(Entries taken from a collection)
START
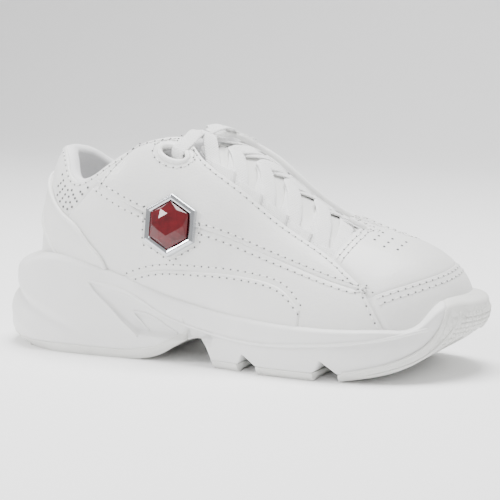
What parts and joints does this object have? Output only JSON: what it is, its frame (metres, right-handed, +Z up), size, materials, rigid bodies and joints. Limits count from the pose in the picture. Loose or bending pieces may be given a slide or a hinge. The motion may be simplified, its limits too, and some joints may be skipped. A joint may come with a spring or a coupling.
{
  "type": "cheer shoe",
  "caption": "Low white leather cheer shoe for the right foot with a sculpted foam sole, lace loops, padded collar and a removable coloured badge gem.",
  "frame": {"origin": "on the ground, under the middle of the shoe's length and width", "axes": "+X from heel to toe, +Z up from the ground, -Y towards the outer (lateral) side of a right foot"},
  "size_m": [0.2223, 0.0838, 0.1001],
  "materials": {
    "outsole_rubber": "white moulded rubber with a fine grid texture",
    "midsole_foam": "white moulded EVA foam, satin skin",
    "shank_plastic": "glass-filled nylon",
    "board_fabric": "needled felt board",
    "sockliner_fabric": "knitted cover on foam",
    "upper_leather": "white coated leather, fine grain, satin",
    "lining_fabric": "white knitted mesh lining",
    "stiffener_board": "thermoplastic stiffener",
    "padding_foam": "open-cell foam padding",
    "loop_webbing": "woven tape",
    "lace_cotton": "flat woven lace",
    "eyelet_plastic": "moulded eyelet rim",
    "badge_chrome": "bright plated",
    "badge_gem": "deep red, faceted, clear coated"
  },
  "bodies": {
    "shoe": {"heel_outsole": "outsole_rubber", "rear_forefoot_pod": "outsole_rubber", "middle_forefoot_pod": "outsole_rubber", "toe_outsole": "outsole_rubber", "midsole": "midsole_foam", "shank_plate": "shank_plastic", "strobel_board": "board_fabric", "lateral_quarter": "upper_leather", "medial_quarter": "upper_leather", "lateral_lower_quarter": "upper_leather", "medial_lower_quarter": "upper_leather", "lateral_saddle": "upper_leather", "medial_saddle": "upper_leather", "heel_strap": "upper_leather", "backstay": "upper_leather", "collar_panel": "upper_leather", "vamp": "upper_leather", "toe_cap": "upper_leather", "vamp_lining": "lining_fabric", "toe_lining": "lining_fabric", "lateral_lining": "lining_fabric", "medial_lining": "lining_fabric", "heel_lining": "lining_fabric", "collar_lining": "lining_fabric", "toe_puff": "stiffener_board", "heel_counter": "stiffener_board", "collar_padding": "padding_foam", "lateral_lace_loops": "loop_webbing", "medial_lace_loops": "loop_webbing", "lace": "lace_cotton", "lateral_eyelet_ring": "eyelet_plastic", "medial_eyelet_ring": "eyelet_plastic", "gem_frame": "badge_chrome"},
    "tongue": {"tongue": "upper_leather", "tongue_padding": "padding_foam", "tongue_lining": "lining_fabric"},
    "sockliner": {"sockliner": "sockliner_fabric"},
    "gem_insert": {"gem_insert": "badge_gem"}
  },
  "joints": [
    {"name": "tongue_fold", "type": "hinge", "parent": "shoe", "child": "tongue", "pos_m": [0.0565, 0.00825, 0.054], "axis": [0, -1, 0], "range_deg": [0, 8], "stiffness_Nm_per_rad": 0.15},
    {"name": "sockliner_lift", "type": "hinge", "parent": "shoe", "child": "sockliner", "pos_m": [0.1005, 0.00425, 0.0165], "axis": [0, 1, 0], "range_deg": [0, 6]},
    {"name": "gem_pull", "type": "slide", "parent": "shoe", "child": "gem_insert", "axis": [-0.0006, -0.9837, 0.1797], "range_m": [0, 0.012]}
  ]
}
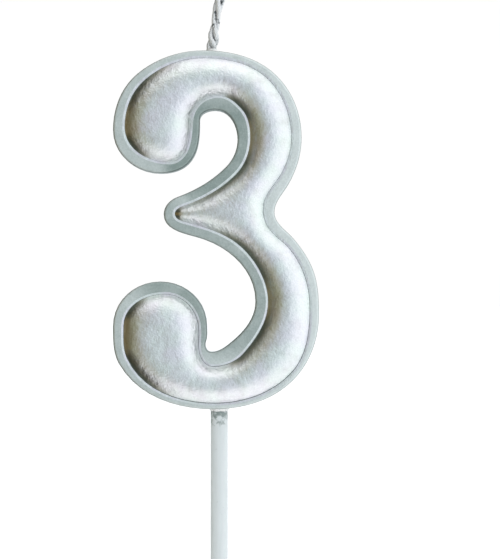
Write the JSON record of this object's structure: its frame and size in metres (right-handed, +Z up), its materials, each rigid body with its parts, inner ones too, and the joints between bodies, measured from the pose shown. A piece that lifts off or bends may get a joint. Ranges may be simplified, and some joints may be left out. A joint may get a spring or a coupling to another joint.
{
  "type": "number birthday candle",
  "caption": "Figure-three wax cake candle: a puffed silver front on a rimmed back plate, with a twisted wick and a pick that pushes into the cake.",
  "frame": {"origin": "on the pick's axis, at the top of its bare shaft, under the wax collar of the numeral", "axes": "+Z up along the pick towards the wick, -Y out of the numeral's puffed face, +X to the right seen from the front"},
  "size_m": [0.0402, 0.0079, 0.1385],
  "materials": {
    "plate_wax": "wax under satin silver lacquer",
    "front_wax": "wax under satin silver lacquer",
    "collar_wax": "wax under satin silver lacquer",
    "stick_plastic": "smooth moulded",
    "wick_cotton": "waxed cotton",
    "wick_lacquered": "waxed cotton with silver lacquer"
  },
  "bodies": {
    "pick": {"stick": "stick_plastic"},
    "numeral": {"back_plate": "plate_wax", "front_relief": "front_wax", "stick_collar": "collar_wax", "wick_collar": "collar_wax", "wick_root": "wick_cotton"},
    "wick": {"wick_ply_1": "wick_lacquered", "wick_ply_2": "wick_lacquered", "wick_ply_3": "wick_lacquered"}
  },
  "joints": [
    {"name": "numeral_lift", "type": "slide", "parent": "pick", "child": "numeral", "axis": [0, 0, 1], "range_m": [0, 0.012]},
    {"name": "wick_bend", "type": "hinge", "parent": "numeral", "child": "wick", "pos_m": [-0.00145, 0, 0.0712], "axis": [0, 1, 0], "range_deg": [-25, 25]}
  ]
}
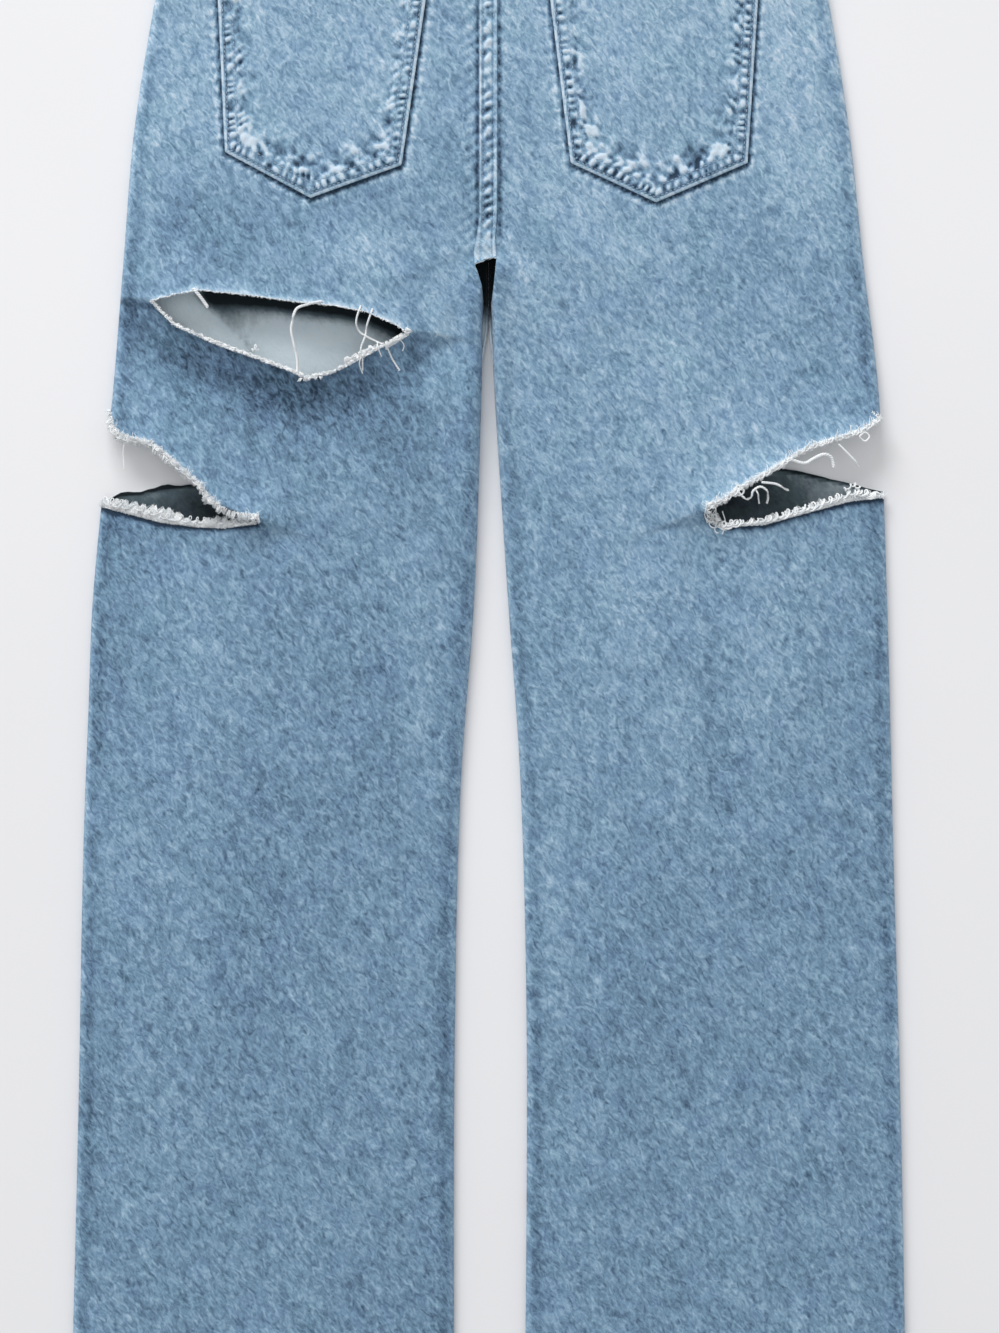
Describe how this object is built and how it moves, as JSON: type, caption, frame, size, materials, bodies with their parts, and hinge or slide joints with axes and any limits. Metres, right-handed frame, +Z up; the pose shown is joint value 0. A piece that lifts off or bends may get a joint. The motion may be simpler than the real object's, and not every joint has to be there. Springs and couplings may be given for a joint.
{
  "type": "ripped jeans",
  "caption": "Wide-leg washed denim jeans lying flat, back side up, with a rip across the left thigh and a rip through the side seam of each knee.",
  "frame": {"origin": "on the surface that the jeans lie on, under the centre of their bounding box", "axes": "+Y from the hems to the waist, +Z up out of the surface, through the back of the jeans, +X towards the wearer's right"},
  "size_m": [0.568, 1.1301, 0.0191],
  "materials": {
    "denim": "light blue stone-washed cotton denim, matt, with pale frayed edges",
    "thread": "off-white cotton yarn, matt",
    "tape": "woven cotton zip tape, matt",
    "metal": "worn antique nickel, satin"
  },
  "bodies": {
    "root": {"back_left": "denim", "yoke_left": "denim", "back_pocket_left": "denim", "back_right": "denim", "yoke_right": "denim", "back_pocket_right": "denim", "front_left": "denim", "pocket_facing_left": "denim", "front_right": "denim", "pocket_facing_right": "denim", "zip_slider": "metal", "zip_tape": "tape", "fly_shield": "denim", "waistband": "denim", "waist_button": "metal", "belt_loop_1": "denim", "belt_loop_2": "denim", "belt_loop_3": "denim", "belt_loop_4": "denim", "belt_loop_5": "denim"}
  },
  "joints": []
}
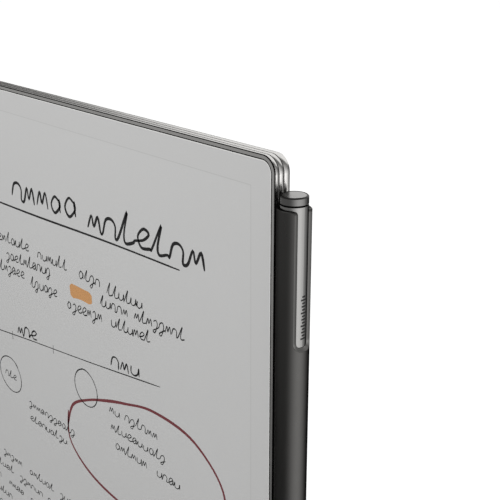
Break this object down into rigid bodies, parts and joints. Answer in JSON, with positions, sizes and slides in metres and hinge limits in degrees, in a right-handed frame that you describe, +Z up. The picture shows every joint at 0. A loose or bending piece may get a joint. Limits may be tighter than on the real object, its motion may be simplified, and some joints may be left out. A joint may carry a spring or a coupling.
{
  "type": "personal digital assistant",
  "caption": "Slim e-paper writing tablet with ridged metal edges and a pencil-like stylus docked on its right edge.",
  "frame": {"origin": "centre of the rear cover's outer flat face", "axes": "+X to the right across the screen, +Y from the screen to the back, +Z up along the long side"},
  "size_m": [0.2049, 0.0085, 0.2744],
  "materials": {
    "frame_aluminium": "satin anodised, finely ridged",
    "etched_glass": "matt, finely etched for pen friction",
    "cover_plastic": "fine-textured",
    "foot_rubber": "matt",
    "adhesive": "soft tape",
    "light_guide": "clear",
    "display": "paper-like",
    "flex": "amber film",
    "sensor_sheet": "laminate",
    "magnesium": "cast",
    "screw_steel": "plain",
    "contact_gold": "gold-plated",
    "board": "solder mask",
    "cell": "foil pouch",
    "chip": "moulded",
    "shield": "tinned",
    "copper": "wound copper",
    "ferrite": "sintered",
    "magnet": "nickel-plated",
    "port_steel": "drawn",
    "black_plastic": "moulded",
    "button_aluminium": "satin",
    "stylus_shell": "satin",
    "stylus_tube": "satin anodised",
    "stylus_cap": "satin",
    "eraser_disc": "fine-textured",
    "stylus_tip": "felt-like",
    "pad_rubber": "silicone"
  },
  "bodies": {
    "tablet": {"side_frame": "frame_aluminium", "front_glass": "etched_glass", "glass_adhesive": "adhesive", "front_light_guide": "light_guide", "front_light_strip": "flex", "display_panel": "display", "display_flex": "flex", "pen_digitizer": "sensor_sheet", "mid_plate": "magnesium", "mid_plate_screws": "screw_steel", "rear_cover": "cover_plastic", "rubber_feet": "foot_rubber", "accessory_contacts": "contact_gold", "contact_board": "board", "battery_left": "cell", "battery_right": "cell", "battery_flex": "flex", "main_board": "board", "processor": "chip", "processor_shield": "shield", "memory_chip": "chip", "storage_chip": "chip", "wireless_module": "shield", "antenna_left": "copper", "antenna_right": "copper", "usb_c_shell": "port_steel", "usb_c_tongue": "black_plastic", "usb_board": "board", "usb_flex": "flex", "power_switch": "black_plastic", "dock_magnets": "magnet", "folio_magnets": "magnet", "dock_charge_core": "ferrite", "dock_charge_coil": "copper"},
    "button": {"power_button": "button_aluminium"},
    "stylus": {"stylus_shell": "stylus_shell", "stylus_tube": "stylus_tube", "nose_cone": "stylus_shell", "tip_pad": "pad_rubber", "tip_sensor": "black_plastic", "eraser_guide": "black_plastic", "eraser_pad": "pad_rubber", "eraser_sensor": "black_plastic", "stylus_magnets": "magnet", "stylus_charge_core": "ferrite", "stylus_charge_coil": "copper", "stylus_battery": "cell", "stylus_board": "board", "tip_board": "board"},
    "tip": {"stylus_tip": "stylus_tip", "tip_socket": "black_plastic"},
    "eraser": {"eraser_cap": "stylus_cap", "eraser_disc": "eraser_disc", "eraser_stem": "black_plastic"}
  },
  "joints": [
    {"name": "stylus_pull", "type": "slide", "parent": "tablet", "child": "stylus", "axis": [1, 0, 0], "range_m": [0, 0.03]},
    {"name": "tip_press", "type": "slide", "parent": "stylus", "child": "tip", "axis": [0, 0, 1], "range_m": [0, 0.0003], "stiffness_N_per_m": 2000, "deforming": ["tip_pad"]},
    {"name": "eraser_press", "type": "slide", "parent": "stylus", "child": "eraser", "axis": [0, 0, -1], "range_m": [0, 0.0003], "stiffness_N_per_m": 2000, "deforming": ["eraser_pad"]},
    {"name": "power_press", "type": "slide", "parent": "tablet", "child": "button", "axis": [0, 0, -1], "range_m": [0, 0.0003], "stiffness_N_per_m": 2000}
  ]
}
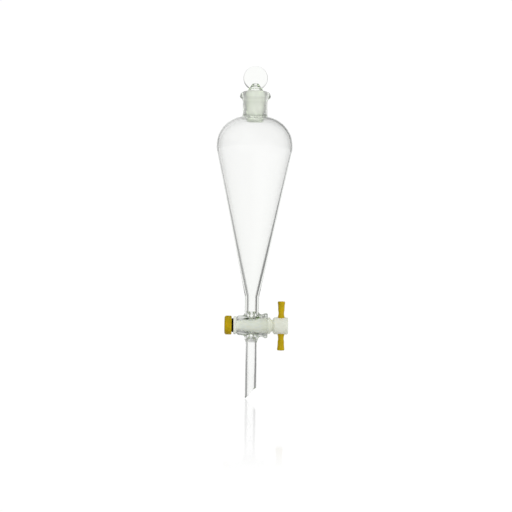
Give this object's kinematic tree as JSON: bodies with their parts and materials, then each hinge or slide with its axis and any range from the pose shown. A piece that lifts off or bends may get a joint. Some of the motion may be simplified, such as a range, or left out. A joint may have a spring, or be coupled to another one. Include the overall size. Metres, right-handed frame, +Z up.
END
# WHAT IS ASKED
Pull every line containing "bending" from the data.

# TASK OUTPUT
What parts and joints does this object have? Output only JSON: what it is, its frame (metres, right-handed, +Z up), size, materials, rigid bodies and joints. Limits count from the pose in the picture. Loose or bending pieces may be given a slide or a hinge. The motion may be simplified, its limits too, and some joints may be skipped. A joint may come with a spring or a coupling.
Break this object down into rigid bodies, parts and joints. Answer in JSON, with positions, sizes and slides in metres and hinge limits in degrees, in a right-handed frame that you describe, +Z up. The picture shows every joint at 0. A loose or bending piece may get a joint. Limits may be tighter than on the real object, its motion may be simplified, and some joints may be left out. A joint may carry a spring or a coupling.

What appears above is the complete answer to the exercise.